Motherhood is all about changes.

Changes in my body,

my sleep schedule,

my sanity level.

Changes in her everything,

every day.

So, I guess I’ll just keep trying to do my best,

whatever my best may be,

and take each bit of change,

one day,

and bottle,

at a time.

4 Comments
  • Kristin
    July 20, 2010

    I have to tell you, this post really touched me. So much so that I pulled myself out of bed to face the blaring light of my office just to whip out the laptop and tell you about it.

    You see, I find myself continually amazed by you. I read your entries and I think, “wait a minute..isn’t she supposed to be hormonal? tired? frazzled? irrational? at least a little bit?” There are times when I struggle to digest the changes in my own petty life, when I cling to what tiny amounts of control I can exert over things, when I’d almost rather run and hide than walk through it all…but then I remember that’s all (mostly) normal. It’s human. We’re all in this game together, and I’m grateful to you for sharing some of your human-ness with us today. Ripple effects, man.

    • mommyeverafter
      July 21, 2010

      FIrst and foremost, thank you. You are giving me way too much credit. All I can do is to be honest, and to laugh at myself….just like you said, so eloquently, we are all human and in this together. And your life, in no way, is petty! I think we all cling to that which we can control; that which is a constant. Change is scary! But, good. To think, on this day last year, my baby was only a wish. It’s amazing what a difference a year can make (there’s a reason why it’s a cliche, I think). Thank you, again, for all of your amazing comments. They inspire me to keep writing!

      • Kristin
        July 21, 2010

        :)

        So here’s the deal (yes I follow you on twitter and saw your msg about dairy-free chocolate..)

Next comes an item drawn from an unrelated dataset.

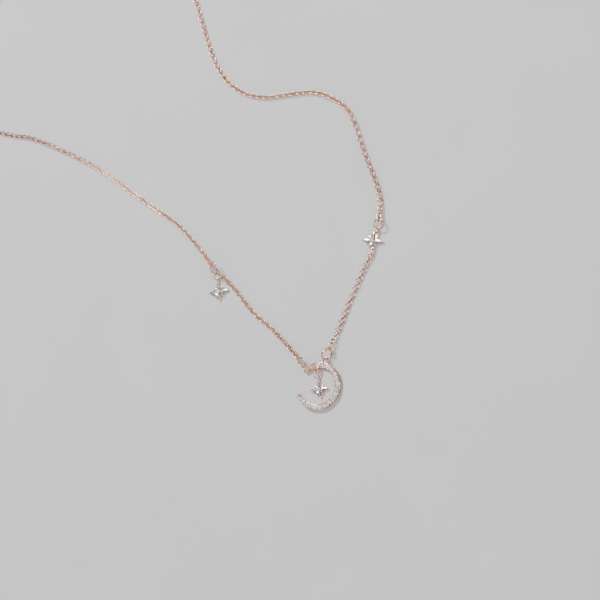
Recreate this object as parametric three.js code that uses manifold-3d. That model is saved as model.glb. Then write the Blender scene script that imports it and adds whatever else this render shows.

        As someone who is allergic to nearly everything under the sun and in the factory, I’ve found a dairy-free, gluten-free, organic, etc. etc. chocolate bar that is actually quite delicious. It’s called Crispy Cats Toasted Almond (and here’s the weird part..I borderline strongly dislike both dark chocolate and almonds, and yet this bar is AMAZING). But before I over-sell (only for the bar to possibly under-deliver), here’s a link for your visual taste buds to judge: http://store.nugonutrition.com/products/00006.html

  • mommyeverafter
    July 21, 2010

    WOW, those bars look amazing! I happen to love almonds and dark chocolate, so they are up my alley, indeed. Where does one find such delicacies?